En 1997, Desmond Tutu lui demande de préparer un mémo pour Nelson Mandela sur la situation au Zaïre, afin de préparer la réunion de la dernière chance entre Mobutu et Laurent-Désiré Kabila. Ce sera pour lui l’occasion d’entrer en contact avec le Mzee, qu’il reverra ensuite à plusieurs reprises. Ils sont originaires de la même province – le Katanga – et se découvriront plus tard lointainement apparentés.
Mais c’est avec Joseph, le fils de Laurent-Désiré, que le pasteur Mulunda s’investit en politique. Membre fondateur du Parti du peuple pour la reconstruction et la démocratie (PPRD), il fait campagne pour le jeune Kabila en 2006, se présentant comme son conseiller spirituel. Très vite cependant, il se détachera du PPRD pour se consacrer à son Église et à son ONG, le Programme œcuménique de paix, transformation des conflits et réconciliation (Parec).
Controversée, cette ONG lance en 2005 un premier programme de récupération des armes dans le Nord-Katanga. Elle offre alors des vélos et reçoit en échange environ 10 000 armes et matériels militaires divers. Mulunda récidive en 2009 à Kinshasa et, cette fois, c’est 100 dollars pour un fusil. Il revendique la récupération de 12 000 armes. L’opération suivante est lancée dans l’Est de la RDC en 2010, avec une récompense de 50 dollars. Où le pasteur trouve-t-il cet argent ? D’abord dans la poche du président Kabila, qui lui a octroyé un don de 100 000 dollars. D’autres Katangais, dont l’actuel gouverneur de la province, Moïse Katumbi, apportent leur contribution.
Soupçons de trafic
Les opérations du Parec, qui se déroulent en marge du programme national de désarmement, sont très médiatisées et suscitent de nombreuses critiques. Des soupçons pèsent sur les trafics qui permettraient à des militaires de vendre leurs armes contre 100 dollars puis de les récupérer ensuite. Plus polémique encore, le sort de quelques centaines de soldats des Forces démocratiques de libération du Rwanda (FDLR). Selon l’ONU, une partie des hommes rapatriés par le Parec au Rwanda se sont révélés être des Congolais. Quant aux quelque 300 Congolais regroupés dans un camp du Katanga, ils n’ont reçu aucun soutien et auraient fini par retourner dans le Nord-Kivu. L’ONG n’en continue pas moins ses opérations dans l’Est, avec la protection de la garde républicaine.
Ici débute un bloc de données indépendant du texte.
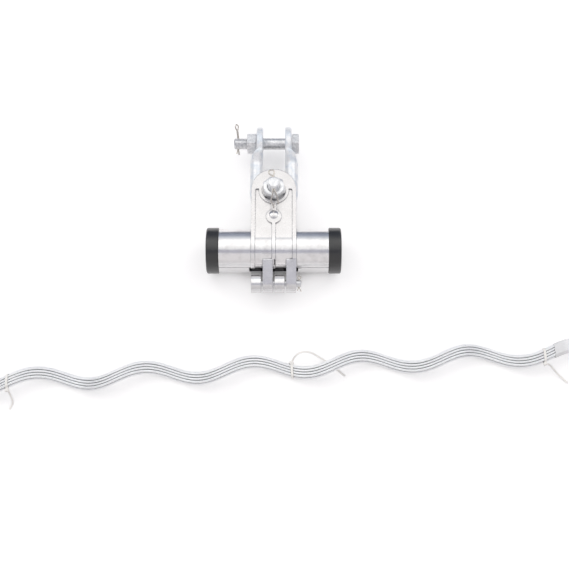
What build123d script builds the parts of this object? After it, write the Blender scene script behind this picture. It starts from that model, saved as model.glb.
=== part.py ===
from build123d import *
import math
import os

# Preformed suspension clamp with its set of armour rods, laid out on a flat surface.
# X runs along the cable, Y from the hinge towards the shackle and Z up from the surface.
# The origin is the middle of the bore that grips the rods. Millimetres and degrees.

# Armour rods: equal helical wires, nested side by side in one bundle
rod_diameter = 3.4
rod_helix_radius = 9.0
rod_pitch = 141.5
rod_turns = 5.5
rod_runs_per_turn = 8
rod_sides = 5
rod_rows = (4, 5, 4)
rod_gap = 0.04
bundle_start_x = -374.3
bundle_axis_y = -158.5
bundle_slope = 3.1

# Nylon ties and the tape on the bundle. A tie's place is counted in straight runs from the left end.
tie_places = {"tie_left": 1.63, "tie_middle": 22.55, "tie_right": 41.25}
tie_head_sides = {"tie_left": -1, "tie_middle": 1, "tie_right": -1}
tie_clearance = 0.15
tie_thickness = 1.0
tie_width = 3.4
tie_head_width = 5.6
tie_head_height = 4.2
tie_tail_width = 2.6
tape_clearance = 0.2
tape_thickness = 0.5
tape_runs = 2
tape_end_margin = 5.0

# Rubber liner
liner_radius = 24.8
liner_split = 0.3
rim_radius = 31.0
rim_width = 16.4
rim_corner = 2.2
rim_gap = 0.2
bell_length = 6.0
bell_depth = 4.0
bore_cut = 0.5
liner_sides = 16

# Cast housing
barrel_length = 147.0
barrel_radius = 29.4
liner_clearance = 0.15
cast_hole_sides = 24
plate_width = 60.0
plate_top_shift = 2.5
band_radius = 30.8
rib_height = 1.9
rim_rib_width = 5.0
centre_rib_width = 4.6
bolt_boss_radius = 20.0
button_boss_radius = 10.3
button_radius = 6.6
button_height = 2.4
button_sides = 16
button_ring_heights = (0.0, 0.5, 0.9)
button_y = 38.6
boss_neck_width = 7.0
pocket_corner = 2.2
plate_face_at_bolt = 25.5
nut_seat_z = 25.0
nut_seat_radius = 16.4
slot_half_width = 10.5
slot_floor_y = 38.0
slot_floor_corner = 7.0
split_gap = 0.5
lap_height = 9.0
hinge_recess = 2.0

# Hinge
hinge_y = -47.4
knuckle_radius = 12.5
knuckle_sides = 24
lug_gap = 2.4
lug_face_angle = 43.0
hinge_pin_radius = 5.0
hinge_pin_clearance = 0.06
hinge_head_radius = 7.5
hinge_head_thickness = 3.5
hinge_head_clearance = 0.3
hinge_pin_stub = 7.0
hinge_split_pin_inset = 3.4

# Bolts and nuts
bolt_radius = 8.0
across_flats = 27.0
head_height = 10.0
nut_height = 13.0
corner_chamfer_angle = 30.0
nut_hole_sides = 24
nut_thread_clearance = 0.04
plate_hole_clearance = 0.3
housing_bolt_y = 78.1
housing_bolt_length = 72.0
head_pocket_clearance = 0.3
housing_nut_turn = 40.0

# Shackle
shackle_bar_radius = 9.0
shackle_bar_sides = 16
shackle_bend_runs = 9
shackle_inner_radius = 15.2
shackle_bolt_gap = 0.3
shackle_bolt_y = 161.0
shackle_bolt_turn = 22.0
ear_thickness = 9.3
ear_radius = 23.0
ear_sides = 32
ear_crown = 3.0
bar_end_y = 127.0
neck_middle_y = 138.5
neck_middle_thickness = 15.5
ear_neck_width = 35.0
ear_neck_squareness = 0.4
ear_hole_clearance = 0.08
ear_side_clearance = 0.25
shackle_bolt_length = 80.5

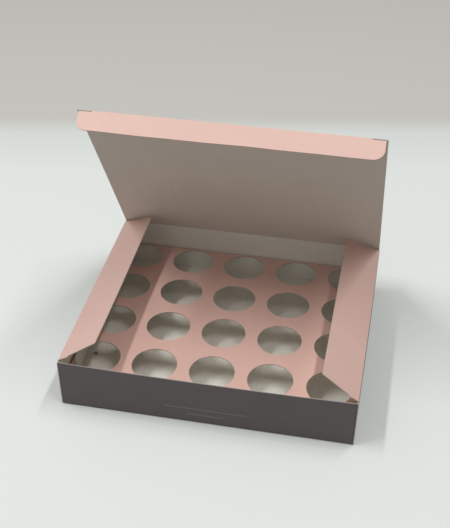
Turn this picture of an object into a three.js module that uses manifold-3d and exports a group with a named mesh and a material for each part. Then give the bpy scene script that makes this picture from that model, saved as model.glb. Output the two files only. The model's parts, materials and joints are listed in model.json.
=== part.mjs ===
// Tuck-top carton for small sweets, in millimetres.
// One printed sheet is folded into a low tray with a hinged lid, a tuck flap and two dust flaps.
// A second sheet stands in the tray as a platform with a grid of round holes.
// +X runs along the front, +Y to the back and +Z up. The origin is the middle of the floor's underside.

import * as THREE from 'three';
import { mergeVertices } from 'three/addons/utils/BufferGeometryUtils.js';
import Module from 'manifold-3d';

// Tray
const boxWidth = 200;
const boxDepth = 170;
const wallHeight = 37;
const board = 0.6;
const foldRadius = 0.4;
const creaseGap = 0.3;

// Glued corner tabs, inside the side walls
const tabLength = 16;
const tabTaper = 2.5;
const cornerNotch = 0.6;

// Lid and tuck flap
const lidOpening = 59;
const lidSideInset = 0.5;
const tuckDepth = 14.5;
const tuckFold = 90;
const tuckWallGap = 1;
const tuckSideGap = 0.5;
const tuckCornerRadius = 8;
const slitLength = 9.5;
const slitGap = 0.3;

// Dust flaps
const flapReach = 28.3;
const flapRaise = 30;
const flapFrontGap = 0.6;
const flapRearGap = 1;
const shoulderReach = 7;
const notchWidth = 2.2;
const notchDepth = 1.6;
const flapFrontTaper = 5.6;
const flapRearTaper = 9.8;
const flapCornerRadius = 1.2;

// Platform for the sweets
const platformHeight = 18.5;
const platformGap = 0.5;
const legRelief = 4;
const legTaper = 3;
const holeRadius = 15.3;
const holeColumns = 5;
const holeRows = 4;
const holePitchX = 40.2;
const holePitchY = 40.7;
const gridShiftX = -1.2;
const gridShiftY = 5.5;

// Smoothness of round stretches
const foldSegments = 6;
const holeSegments = 40;

// Corner points of a geometry that lie closer than this are one point
const mergeDistance = 1e-4;

// Levels and creases that follow from the sizes above
const outerFold = foldRadius + board;
const halfWidth = boxWidth / 2;
const halfDepth = boxDepth / 2;
const sideWallTop = wallHeight - board - creaseGap;
const flapPivotX = halfWidth - board / 2;
const flapPivotZ = wallHeight - board / 2;
const lidPivotY = halfDepth - board / 2;
const lidPivotZ = wallHeight + creaseGap + board / 2;
const innerHalfWidth = halfWidth - 2 * board;
const innerHalfDepth = halfDepth - board;
const lidHalfWidth = halfWidth - lidSideInset;
const tuckCrease = lidPivotY + innerHalfDepth - tuckWallGap - board / 2;

const paint = {
  charcoal: { color: 0x4e4949, roughness: 0.55, metalness: 0 },
  pink: { color: 0xebc6bc, roughness: 0.6, metalness: 0 },
};

const wasm = await Module();
wasm.setup();

// A solid from one closed geometry
function solid(geometry) {
  const bare = geometry.index ? geometry.toNonIndexed() : geometry.clone();
  bare.deleteAttribute('normal');
  bare.deleteAttribute('uv');
  const merged = mergeVertices(bare, mergeDistance);
  const vertProperties = new Float32Array(merged.attributes.position.array);
  const triVerts = new Uint32Array(merged.index.array);
  return new wasm.Manifold(new wasm.Mesh({ numProp: 3, vertProperties, triVerts }));
}

function join(...solids) {
  return solids.reduce((sum, next) => sum.add(next));
}

function named(name, shape, look) {
  const { vertProperties, triVerts } = shape.getMesh();
  const geometry = new THREE.BufferGeometry();
  geometry.setAttribute('position', new THREE.BufferAttribute(vertProperties, 3));
  geometry.setIndex(new THREE.BufferAttribute(triVerts, 1));
  geometry.computeVertexNormals();
  const mesh = new THREE.Mesh(geometry, new THREE.MeshStandardMaterial(look));
  mesh.name = name;
  return mesh;
}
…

En septembre, aux premières rumeurs concernant son accession à la présidence de la Commission électorale nationale indépendante (Ceni), la suspicion a pesé sur l’indépendance de l’institution. Depuis sa nomination, le pasteur Ngoy Mulunda s’entretient régulièrement avec Kabila, mais revendique son impartialité et demande à être jugé sur les actes.
Jovial, cet homme tout en rondeur prend son rôle à cœur, s’exprimant beaucoup, avec une forte tendance à personnaliser l’institution. « Il est incontrôlable et versatile. Il est matérialiste et a peu de principes. Aujourd’hui il est avec Kabila, mais rien ne dit que demain… », analyse un opposant. À 52 ans, l’homme a aussi envie de peaufiner une image de faiseur de paix. « Il a une haute idée de lui-même, il pourrait sortir grandi d’une élection réussie », insiste un autre ténor de l’opposition. Quant à Étienne Tshisekedi, candidat à la présidentielle, il a publiquement affirmé lui accorder sa confiance.
En réunion depuis le 24 mars à Lubumbashi, les membres de la Commission vont élaborer leur programme de travail et très vraisemblablement décider d’un calendrier électoral. Une première occasion de voir comment travaillera cette équipe qui, sous l’égide du pasteur, aura la lourde charge d’organiser les prochains scrutins, dont la présidentielle qui devrait se tenir avant la fin de 2011.